> _What to produce_: Quote verbatim everything from the line containing "Keep writing the" down to the line containing "the nodes of", with both of those lines included and no others.

> _Entries provided_:
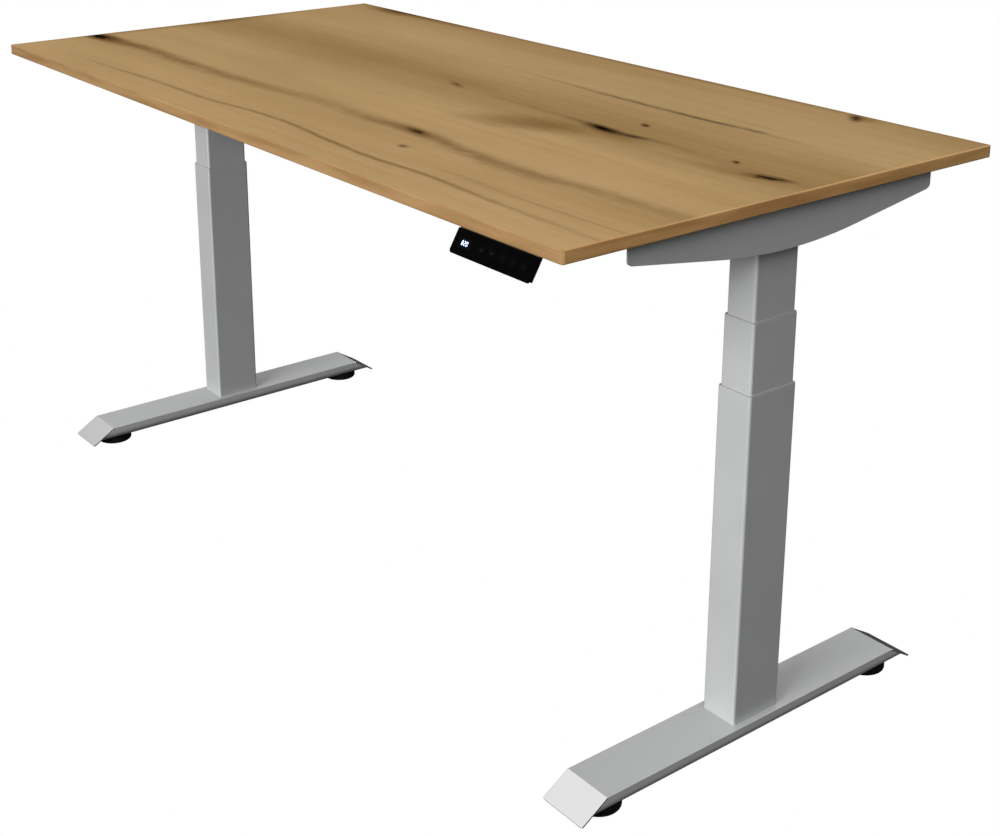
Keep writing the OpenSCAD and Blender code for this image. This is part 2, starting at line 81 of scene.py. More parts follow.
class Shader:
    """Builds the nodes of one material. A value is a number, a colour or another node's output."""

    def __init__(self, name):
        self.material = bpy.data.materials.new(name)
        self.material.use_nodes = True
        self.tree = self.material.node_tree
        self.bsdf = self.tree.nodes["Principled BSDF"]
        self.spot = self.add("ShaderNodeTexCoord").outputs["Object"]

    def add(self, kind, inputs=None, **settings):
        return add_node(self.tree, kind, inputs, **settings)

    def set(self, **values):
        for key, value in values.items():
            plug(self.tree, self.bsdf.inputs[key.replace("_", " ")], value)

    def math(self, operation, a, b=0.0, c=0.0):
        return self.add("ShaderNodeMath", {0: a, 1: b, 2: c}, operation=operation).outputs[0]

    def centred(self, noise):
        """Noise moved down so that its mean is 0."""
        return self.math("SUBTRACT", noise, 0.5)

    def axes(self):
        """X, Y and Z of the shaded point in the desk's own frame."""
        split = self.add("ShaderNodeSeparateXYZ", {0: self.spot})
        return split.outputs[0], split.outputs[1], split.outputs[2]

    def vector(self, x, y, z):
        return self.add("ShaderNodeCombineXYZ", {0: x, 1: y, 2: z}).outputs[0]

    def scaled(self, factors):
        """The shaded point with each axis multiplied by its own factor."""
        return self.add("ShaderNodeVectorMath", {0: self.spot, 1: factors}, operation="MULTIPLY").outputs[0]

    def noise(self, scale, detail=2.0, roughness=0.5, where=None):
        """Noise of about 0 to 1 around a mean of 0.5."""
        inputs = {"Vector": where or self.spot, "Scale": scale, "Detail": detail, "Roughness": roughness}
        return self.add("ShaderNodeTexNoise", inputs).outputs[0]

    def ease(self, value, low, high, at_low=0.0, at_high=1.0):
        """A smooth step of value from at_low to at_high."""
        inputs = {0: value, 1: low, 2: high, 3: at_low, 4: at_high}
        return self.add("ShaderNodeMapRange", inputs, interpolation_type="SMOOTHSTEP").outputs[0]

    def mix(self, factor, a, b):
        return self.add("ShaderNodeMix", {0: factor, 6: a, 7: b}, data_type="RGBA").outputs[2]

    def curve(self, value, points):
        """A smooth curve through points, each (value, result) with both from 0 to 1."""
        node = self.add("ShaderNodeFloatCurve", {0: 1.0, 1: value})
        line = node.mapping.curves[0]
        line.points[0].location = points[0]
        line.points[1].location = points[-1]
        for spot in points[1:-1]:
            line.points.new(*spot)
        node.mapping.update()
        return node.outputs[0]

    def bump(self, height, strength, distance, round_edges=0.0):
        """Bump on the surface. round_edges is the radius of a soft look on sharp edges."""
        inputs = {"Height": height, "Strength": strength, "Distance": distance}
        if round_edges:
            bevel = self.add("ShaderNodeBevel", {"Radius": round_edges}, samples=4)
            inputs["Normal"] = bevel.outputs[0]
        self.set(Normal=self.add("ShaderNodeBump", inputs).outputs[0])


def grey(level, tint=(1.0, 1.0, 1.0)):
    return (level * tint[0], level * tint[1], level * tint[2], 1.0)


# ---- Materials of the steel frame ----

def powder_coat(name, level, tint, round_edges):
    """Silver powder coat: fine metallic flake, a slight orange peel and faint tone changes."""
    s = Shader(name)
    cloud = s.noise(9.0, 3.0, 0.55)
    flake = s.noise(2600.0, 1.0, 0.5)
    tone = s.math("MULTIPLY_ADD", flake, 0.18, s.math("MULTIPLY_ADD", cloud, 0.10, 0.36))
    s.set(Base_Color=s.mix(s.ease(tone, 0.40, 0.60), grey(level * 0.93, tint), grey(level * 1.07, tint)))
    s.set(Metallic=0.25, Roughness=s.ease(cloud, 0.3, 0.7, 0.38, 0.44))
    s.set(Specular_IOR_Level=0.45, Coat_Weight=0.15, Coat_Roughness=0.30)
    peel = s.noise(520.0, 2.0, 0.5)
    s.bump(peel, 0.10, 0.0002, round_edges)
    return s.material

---

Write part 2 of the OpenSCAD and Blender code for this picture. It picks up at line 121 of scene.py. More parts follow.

> _Solution below_:
Keep writing the OpenSCAD and Blender code for this image. This is part 2, starting at line 81 of scene.py. More parts follow.
class Shader:
    """Builds the nodes of one material. A value is a number, a colour or another node's output."""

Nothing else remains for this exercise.